YOUR INSTRUCTIONS
Transcribe all of the data exactly. Omit the pictures.

[Items listed in a dataset]
----------------
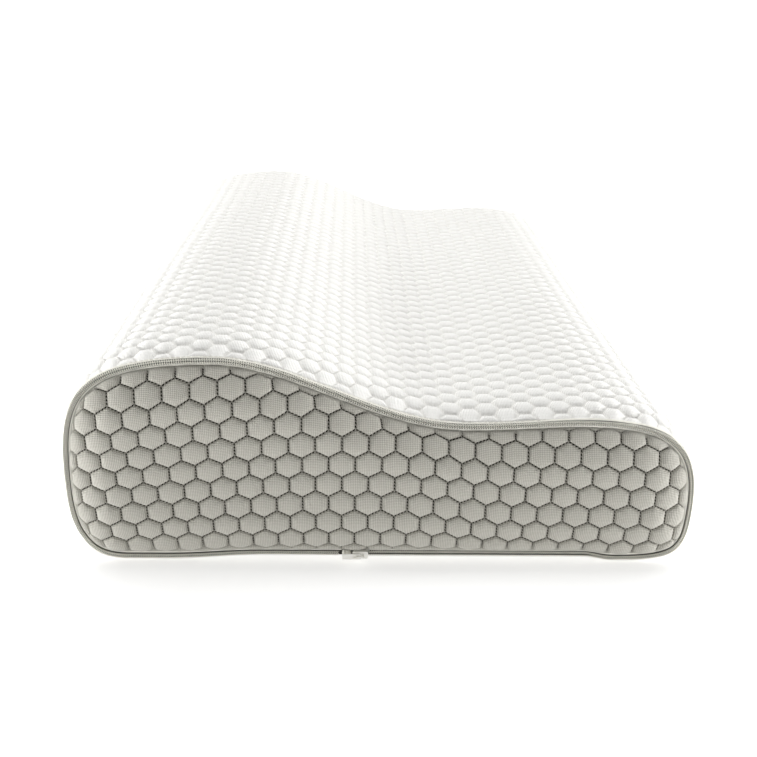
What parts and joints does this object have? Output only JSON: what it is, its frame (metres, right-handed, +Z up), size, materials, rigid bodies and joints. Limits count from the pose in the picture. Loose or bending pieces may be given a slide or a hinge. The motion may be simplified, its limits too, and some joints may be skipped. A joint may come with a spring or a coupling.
{
  "type": "contour bed pillow",
  "caption": "Contour memory-foam bed pillow with a high and a low neck roll, in a honeycomb quilted knit cover whose end panel zips off.",
  "frame": {"origin": "centre of the footprint, on the surface that the pillow lies on", "axes": "+Z up; Y along the pillow's length, with the zip-off end panel at -Y; X across it, with the high neck roll at -X and the low one at +X"},
  "size_m": [0.398, 0.6, 0.142],
  "materials": {
    "quilted_knit": "matte",
    "core_foam": "matte",
    "liner_jersey": "matte",
    "zip_tape": "matte",
    "zip_coil": "satin",
    "slider_metal": "satin"
  },
  "bodies": {
    "pillow": {"foam_core": "core_foam", "liner_sleeve": "liner_jersey", "liner_near_end": "liner_jersey", "liner_far_end": "liner_jersey", "cover_wrap": "quilted_knit", "far_end_panel": "quilted_knit", "body_zip_tape": "zip_tape", "body_zip_coil": "zip_coil", "zip_end_tack": "zip_tape"},
    "end_flap": {"near_end_panel": "quilted_knit", "panel_zip_tape": "zip_tape", "panel_zip_coil": "zip_coil"},
    "slider": {"slider_body": "slider_metal"},
    "pull": {"slider_pull": "slider_metal"}
  },
  "joints": [
    {"name": "end_flap_fold", "type": "hinge", "parent": "pillow", "child": "end_flap", "pos_m": [0, -0.3005, 0.001], "axis": [1, 0, 0], "range_deg": [0, 90]},
    {"name": "slider_travel", "type": "slide", "parent": "pillow", "child": "slider", "axis": [1, 0, 0], "range_m": [0, 0.135]},
    {"name": "pull_swing", "type": "hinge", "parent": "slider", "child": "pull", "pos_m": [-0.0135, -0.2967, 0.006], "axis": [0, 0, 1], "range_deg": [0, 180]}
  ]
}
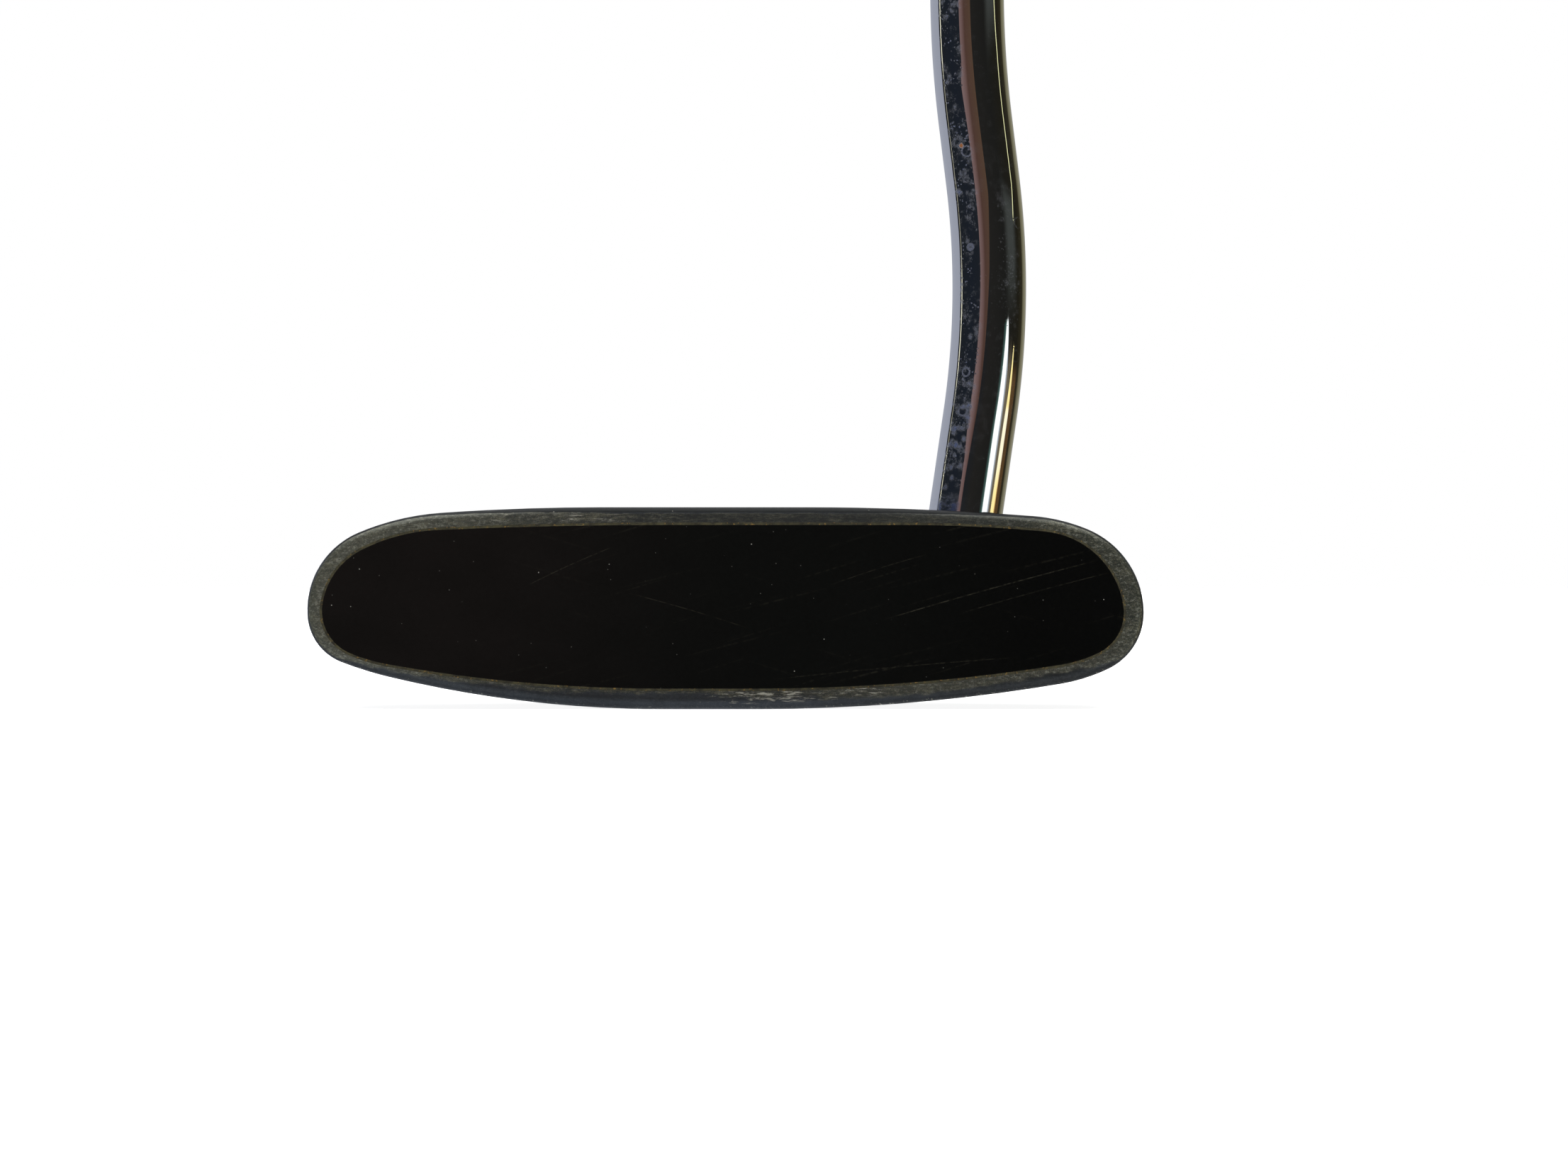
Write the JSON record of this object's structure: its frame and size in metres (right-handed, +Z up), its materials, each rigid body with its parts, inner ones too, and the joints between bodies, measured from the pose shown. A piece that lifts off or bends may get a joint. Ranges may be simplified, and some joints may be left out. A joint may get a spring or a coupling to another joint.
{
  "type": "blade putter",
  "caption": "Right-handed blade golf putter: oval face with a full-face black insert, shallow flanged back, double-bend steel shaft set straight into the head, flat-front rubber grip.",
  "frame": {"origin": "centre of the short flat on the sole, with the putter at address", "axes": "+Z up, toe towards -X, heel towards +X, striking face towards -Y"},
  "size_m": [0.35, 0.0293, 0.8436],
  "materials": {
    "gunmetal": "worn satin gunmetal",
    "insert_black": "satin, finely scratched",
    "brown_glue": "cured glue",
    "white_paint": "enamel paint fill",
    "chromed_tube": "bright chrome plate",
    "epoxy": "cured epoxy",
    "plug_rubber": "matt",
    "grip_rubber": "matt, finely ribbed",
    "cap_rubber": "satin",
    "tape": "crepe paper"
  },
  "bodies": {
    "root": {"head_body": "gunmetal", "face_insert": "insert_black", "insert_glue": "brown_glue", "sight_line": "white_paint", "shaft": "chromed_tube", "shaft_glue": "epoxy", "tip_plug": "plug_rubber", "grip_sleeve": "grip_rubber", "grip_cap": "cap_rubber", "grip_tape": "tape"}
  },
  "joints": []
}
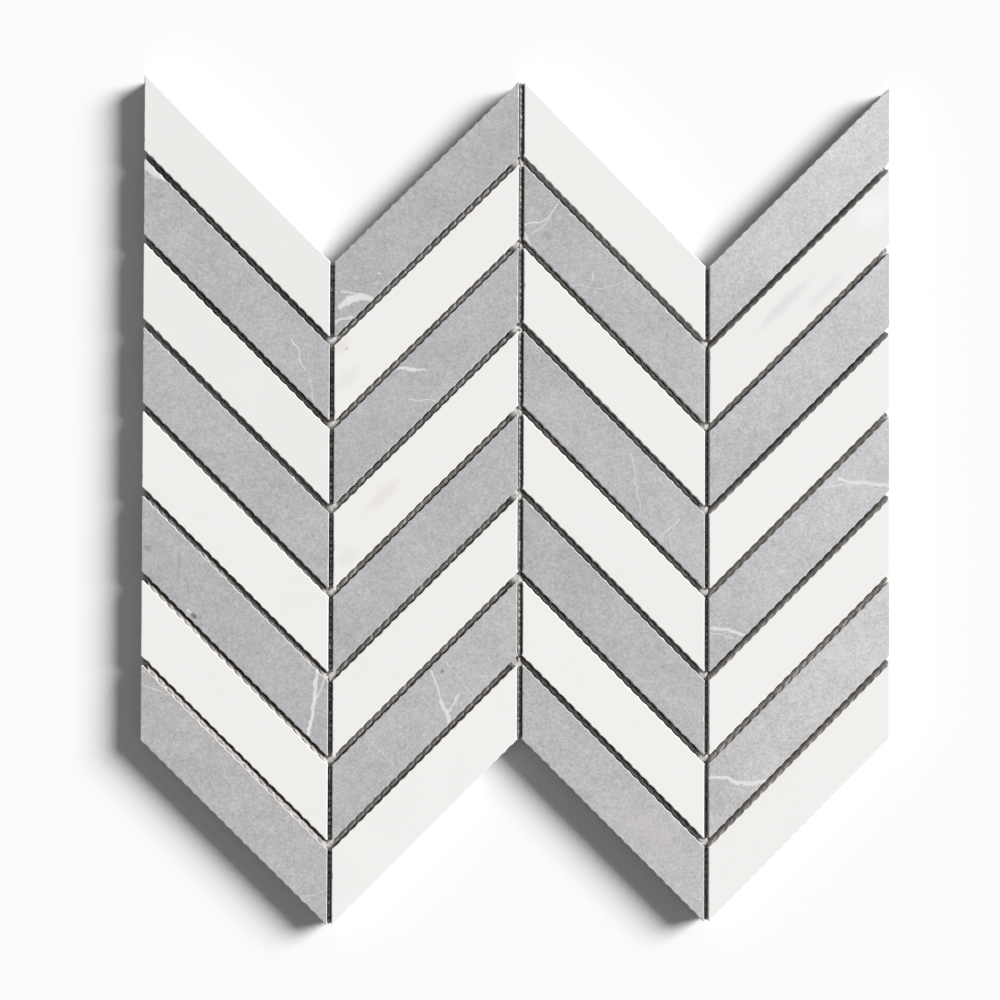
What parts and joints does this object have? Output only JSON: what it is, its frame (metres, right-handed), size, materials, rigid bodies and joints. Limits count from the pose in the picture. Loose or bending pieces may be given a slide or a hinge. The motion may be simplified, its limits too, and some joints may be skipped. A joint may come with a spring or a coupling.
{
  "type": "chevron marble mosaic sheet",
  "caption": "Mesh-backed mosaic sheet of mitred marble strips, white and grey by turns, laid in slanting columns that form chevrons, with open joints and zigzag ends.",
  "frame": {"origin": "middle of the sheet's box, on the underside of the net that lies on the adhesive bed", "axes": "+X across the columns, +Y up the columns, +Z out of the polished face"},
  "size_m": [0.2656, 0.298, 0.01],
  "materials": {
    "white_marble": "honed to a low sheen, sawn sides",
    "grey_marble": "honed to a low sheen, sawn sides",
    "glass_fibre_net": "coated glass threads, matt"
  },
  "bodies": {
    "root": {"white_strip_1_1": "white_marble", "grey_strip_1_2": "grey_marble", "white_strip_1_3": "white_marble", "grey_strip_1_4": "grey_marble", "white_strip_1_5": "white_marble", "grey_strip_1_6": "grey_marble", "white_strip_1_7": "white_marble", "grey_strip_1_8": "grey_marble", "grey_strip_2_1": "grey_marble", "white_strip_2_2": "white_marble", "grey_strip_2_3": "grey_marble", "white_strip_2_4": "white_marble", "grey_strip_2_5": "grey_marble", "white_strip_2_6": "white_marble", "grey_strip_2_7": "grey_marble", "white_strip_2_8": "white_marble", "white_strip_3_1": "white_marble", "grey_strip_3_2": "grey_marble", "white_strip_3_3": "white_marble", "grey_strip_3_4": "grey_marble", "white_strip_3_5": "white_marble", "grey_strip_3_6": "grey_marble", "white_strip_3_7": "white_marble", "grey_strip_3_8": "grey_marble", "grey_strip_4_1": "grey_marble", "white_strip_4_2": "white_marble", "grey_strip_4_3": "grey_marble", "white_strip_4_4": "white_marble", "grey_strip_4_5": "grey_marble", "white_strip_4_6": "white_marble", "grey_strip_4_7": "grey_marble", "white_strip_4_8": "white_marble", "net_1_upper": "glass_fibre_net", "net_1_lower": "glass_fibre_net", "net_2_upper": "glass_fibre_net", "net_2_lower": "glass_fibre_net", "net_3_upper": "glass_fibre_net", "net_3_lower": "glass_fibre_net", "net_4_upper": "glass_fibre_net", "net_4_lower": "glass_fibre_net"}
  },
  "joints": []
}
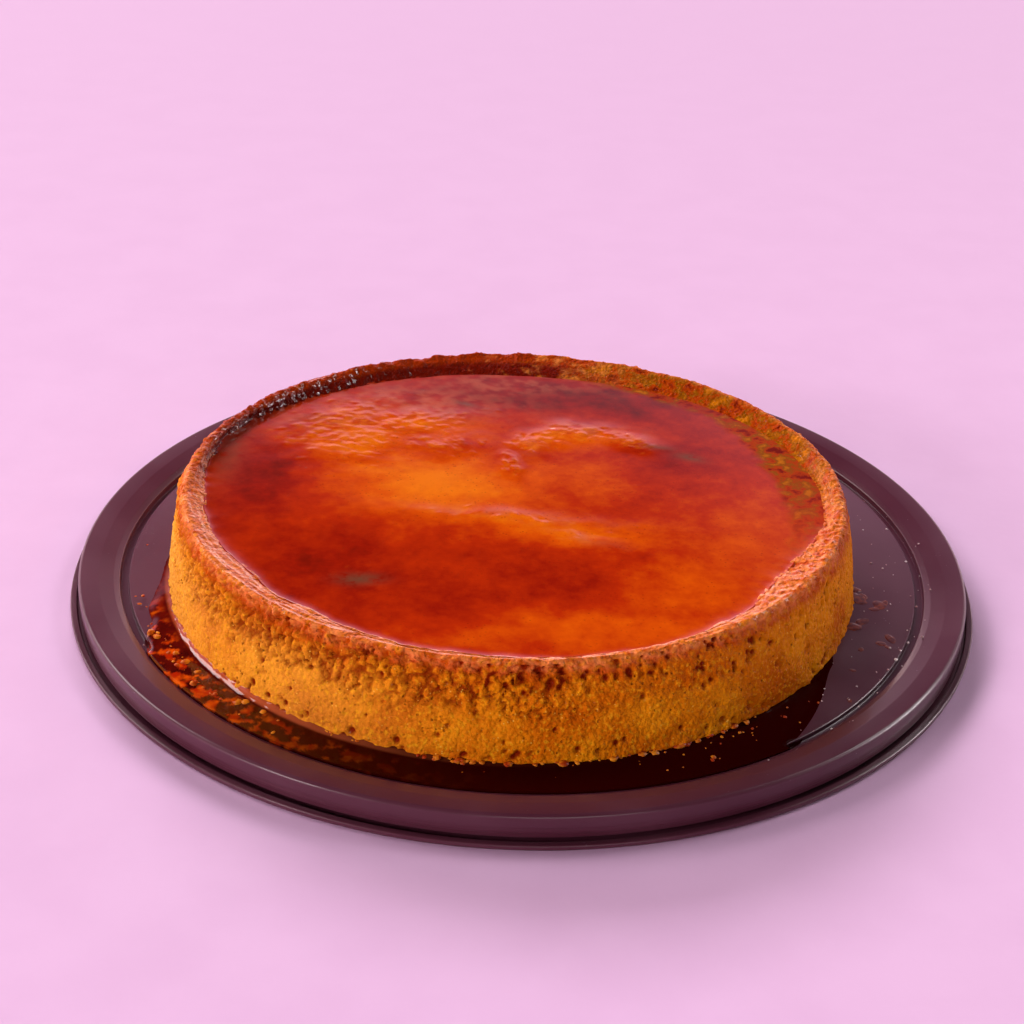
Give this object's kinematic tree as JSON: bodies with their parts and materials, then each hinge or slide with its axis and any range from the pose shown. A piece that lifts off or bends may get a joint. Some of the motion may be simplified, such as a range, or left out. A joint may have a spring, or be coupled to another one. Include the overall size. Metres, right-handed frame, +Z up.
{
  "type": "leche flan on a plate",
  "caption": "Round leche flan with a raised rim and a caramel pool on top, on a round grooved cake plate with syrup round its foot.",
  "frame": {"origin": "on the ground, under the middle of the plate", "axes": "+Z up, -Y towards the front of the dish, +X to the right"},
  "size_m": [0.3, 0.3, 0.0383],
  "materials": {
    "plate": "dark aubergine moulded plastic, satin to gloss",
    "custard": null,
    "caramel": null,
    "syrup": null
  },
  "bodies": {
    "root": {"plate": "plate", "flan": "custard", "caramel_pool": "caramel", "syrup_puddle": "syrup"}
  },
  "joints": []
}
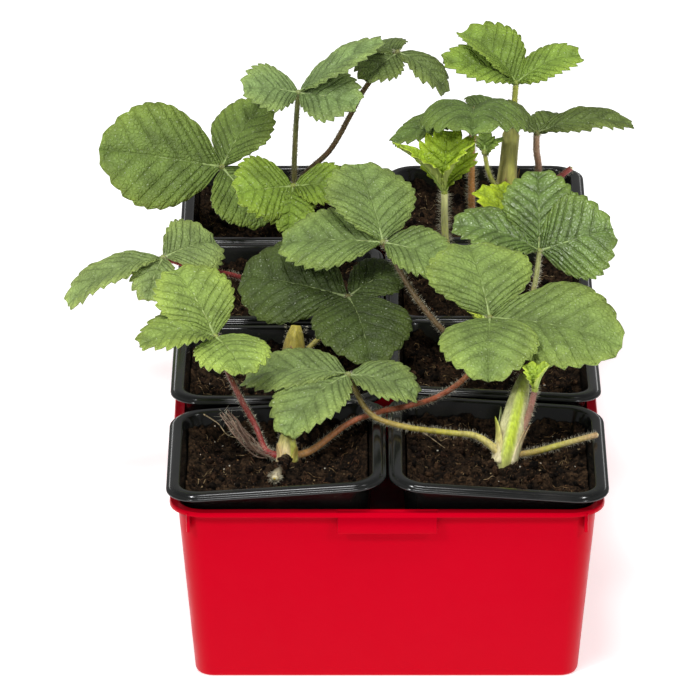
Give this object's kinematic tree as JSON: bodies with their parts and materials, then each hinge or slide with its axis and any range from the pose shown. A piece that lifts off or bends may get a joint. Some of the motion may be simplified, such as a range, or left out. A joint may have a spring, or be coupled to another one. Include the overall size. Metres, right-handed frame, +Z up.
----------------
ANSWER TO THIS TASK
What parts and joints does this object have? Output only JSON: what it is, its frame (metres, right-handed, +Z up), size, materials, rigid bodies and joints. Limits count from the pose in the picture. Loose or bending pieces may be given a slide or a hinge. The motion may be simplified, its limits too, and some joints may be skipped. A joint may come with a spring or a coupling.
{
  "type": "contour bed pillow",
  "caption": "Contour memory-foam bed pillow with a high and a low neck roll, in a honeycomb quilted knit cover whose end panel zips off.",
  "frame": {"origin": "centre of the footprint, on the surface that the pillow lies on", "axes": "+Z up; Y along the pillow's length, with the zip-off end panel at -Y; X across it, with the high neck roll at -X and the low one at +X"},
  "size_m": [0.398, 0.6, 0.142],
  "materials": {
    "quilted_knit": "matte",
    "core_foam": "matte",
    "liner_jersey": "matte",
    "zip_tape": "matte",
    "zip_coil": "satin",
    "slider_metal": "satin"
  },
  "bodies": {
    "pillow": {"foam_core": "core_foam", "liner_sleeve": "liner_jersey", "liner_near_end": "liner_jersey", "liner_far_end": "liner_jersey", "cover_wrap": "quilted_knit", "far_end_panel": "quilted_knit", "body_zip_tape": "zip_tape", "body_zip_coil": "zip_coil", "zip_end_tack": "zip_tape"},
    "end_flap": {"near_end_panel": "quilted_knit", "panel_zip_tape": "zip_tape", "panel_zip_coil": "zip_coil"},
    "slider": {"slider_body": "slider_metal"},
    "pull": {"slider_pull": "slider_metal"}
  },
  "joints": [
    {"name": "end_flap_fold", "type": "hinge", "parent": "pillow", "child": "end_flap", "pos_m": [0, -0.3005, 0.001], "axis": [1, 0, 0], "range_deg": [0, 90]},
    {"name": "slider_travel", "type": "slide", "parent": "pillow", "child": "slider", "axis": [1, 0, 0], "range_m": [0, 0.135]},
    {"name": "pull_swing", "type": "hinge", "parent": "slider", "child": "pull", "pos_m": [-0.0135, -0.2967, 0.006], "axis": [0, 0, 1], "range_deg": [0, 180]}
  ]
}
Write the JSON record of this object's structure: its frame and size in metres (right-handed, +Z up), its materials, each rigid body with its parts, inner ones too, and the joints between bodies, measured from the pose shown. A piece that lifts off or bends may get a joint. Ranges may be simplified, and some joints may be left out. A joint may get a spring or a coupling to another joint.
{
  "type": "blade putter",
  "caption": "Right-handed blade golf putter: oval face with a full-face black insert, shallow flanged back, double-bend steel shaft set straight into the head, flat-front rubber grip.",
  "frame": {"origin": "centre of the short flat on the sole, with the putter at address", "axes": "+Z up, toe towards -X, heel towards +X, striking face towards -Y"},
  "size_m": [0.35, 0.0293, 0.8436],
  "materials": {
    "gunmetal": "worn satin gunmetal",
    "insert_black": "satin, finely scratched",
    "brown_glue": "cured glue",
    "white_paint": "enamel paint fill",
    "chromed_tube": "bright chrome plate",
    "epoxy": "cured epoxy",
    "plug_rubber": "matt",
    "grip_rubber": "matt, finely ribbed",
    "cap_rubber": "satin",
    "tape": "crepe paper"
  },
  "bodies": {
    "root": {"head_body": "gunmetal", "face_insert": "insert_black", "insert_glue": "brown_glue", "sight_line": "white_paint", "shaft": "chromed_tube", "shaft_glue": "epoxy", "tip_plug": "plug_rubber", "grip_sleeve": "grip_rubber", "grip_cap": "cap_rubber", "grip_tape": "tape"}
  },
  "joints": []
}
What parts and joints does this object have? Output only JSON: what it is, its frame (metres, right-handed), size, materials, rigid bodies and joints. Limits count from the pose in the picture. Loose or bending pieces may be given a slide or a hinge. The motion may be simplified, its limits too, and some joints may be skipped. A joint may come with a spring or a coupling.
{
  "type": "chevron marble mosaic sheet",
  "caption": "Mesh-backed mosaic sheet of mitred marble strips, white and grey by turns, laid in slanting columns that form chevrons, with open joints and zigzag ends.",
  "frame": {"origin": "middle of the sheet's box, on the underside of the net that lies on the adhesive bed", "axes": "+X across the columns, +Y up the columns, +Z out of the polished face"},
  "size_m": [0.2656, 0.298, 0.01],
  "materials": {
    "white_marble": "honed to a low sheen, sawn sides",
    "grey_marble": "honed to a low sheen, sawn sides",
    "glass_fibre_net": "coated glass threads, matt"
  },
  "bodies": {
    "root": {"white_strip_1_1": "white_marble", "grey_strip_1_2": "grey_marble", "white_strip_1_3": "white_marble", "grey_strip_1_4": "grey_marble", "white_strip_1_5": "white_marble", "grey_strip_1_6": "grey_marble", "white_strip_1_7": "white_marble", "grey_strip_1_8": "grey_marble", "grey_strip_2_1": "grey_marble", "white_strip_2_2": "white_marble", "grey_strip_2_3": "grey_marble", "white_strip_2_4": "white_marble", "grey_strip_2_5": "grey_marble", "white_strip_2_6": "white_marble", "grey_strip_2_7": "grey_marble", "white_strip_2_8": "white_marble", "white_strip_3_1": "white_marble", "grey_strip_3_2": "grey_marble", "white_strip_3_3": "white_marble", "grey_strip_3_4": "grey_marble", "white_strip_3_5": "white_marble", "grey_strip_3_6": "grey_marble", "white_strip_3_7": "white_marble", "grey_strip_3_8": "grey_marble", "grey_strip_4_1": "grey_marble", "white_strip_4_2": "white_marble", "grey_strip_4_3": "grey_marble", "white_strip_4_4": "white_marble", "grey_strip_4_5": "grey_marble", "white_strip_4_6": "white_marble", "grey_strip_4_7": "grey_marble", "white_strip_4_8": "white_marble", "net_1_upper": "glass_fibre_net", "net_1_lower": "glass_fibre_net", "net_2_upper": "glass_fibre_net", "net_2_lower": "glass_fibre_net", "net_3_upper": "glass_fibre_net", "net_3_lower": "glass_fibre_net", "net_4_upper": "glass_fibre_net", "net_4_lower": "glass_fibre_net"}
  },
  "joints": []
}
Give this object's kinematic tree as JSON: bodies with their parts and materials, then each hinge or slide with its axis and any range from the pose shown. A piece that lifts off or bends may get a joint. Some of the motion may be simplified, such as a range, or left out. A joint may have a spring, or be coupled to another one. Include the overall size. Metres, right-handed frame, +Z up.
{
  "type": "leche flan on a plate",
  "caption": "Round leche flan with a raised rim and a caramel pool on top, on a round grooved cake plate with syrup round its foot.",
  "frame": {"origin": "on the ground, under the middle of the plate", "axes": "+Z up, -Y towards the front of the dish, +X to the right"},
  "size_m": [0.3, 0.3, 0.0383],
  "materials": {
    "plate": "dark aubergine moulded plastic, satin to gloss",
    "custard": null,
    "caramel": null,
    "syrup": null
  },
  "bodies": {
    "root": {"plate": "plate", "flan": "custard", "caramel_pool": "caramel", "syrup_puddle": "syrup"}
  },
  "joints": []
}
Give this object's kinematic tree as JSON: bodies with their parts and materials, then each hinge or slide with its axis and any range from the pose shown. A piece that lifts off or bends may get a joint. Some of the motion may be simplified, such as a range, or left out. A joint may have a spring, or be coupled to another one. Include the overall size. Metres, right-handed frame, +Z up.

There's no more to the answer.